Zorlu, şu an 26 yaşında olduğunu ifade ederek, “Teniste en olgun yaşımdayım. Hala geç kalmış değilim. Hedefim 2 yıl daha bu arenada, bu yola başkoyup en iyisini yapıp tenisi bıraktığımda en iyi derecemin ne olduğunu görmek. Belki Wimbledon'a gitmek... Ben elimden gelenin en iyisini yapacağım” dedi.

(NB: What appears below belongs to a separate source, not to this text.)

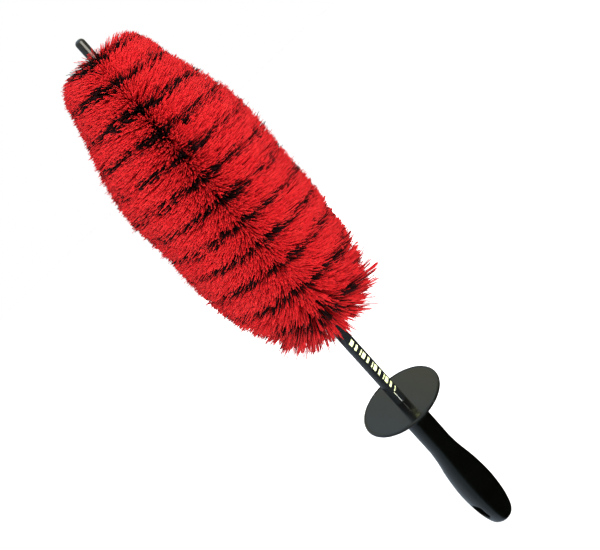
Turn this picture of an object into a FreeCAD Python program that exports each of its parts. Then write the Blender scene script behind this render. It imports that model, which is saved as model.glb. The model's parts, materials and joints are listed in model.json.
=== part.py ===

“NADAL GİBİ SPORCULAR YETİŞİR”
Türkiye'de Nadal gibi sporcuların yetişebileceğini söyleyen Zorlu, sözlerini şöyle tamamladı:
“Birçok arkadaşlarımız var. Zamanında Federer ile Djokoviç ile oynamışlar. Bir dönem bu sporcularla gerçekten aynı seviyedeyiz, aramızda çok büyük fark olmuyor. Onlar biraz üstün olabilir ama aman aman fark olmuyor. Ondan sonra onlar maçı kaybetseler de profesyonelce çalışmalarına devam ediyorlar. Eğitimi, hizmeti ona göre alıyorlar, duygusal bakmıyorlar. Biz de biraz daha amatör baktık. Şimdi bu mantık, bu düşünce değişmeye başladı. Profesyonel düşünce oluşmaya başladı, imkanlar arttı. Belki 5 yıl 10 yıl sonra daha fazla Türk sporcu göreceğiz, ilk yüze belki iki tane sporcu sokacağız, belki 5 tane. Bunu ilerleyen zamanlarda gerçekten göreceğiz.”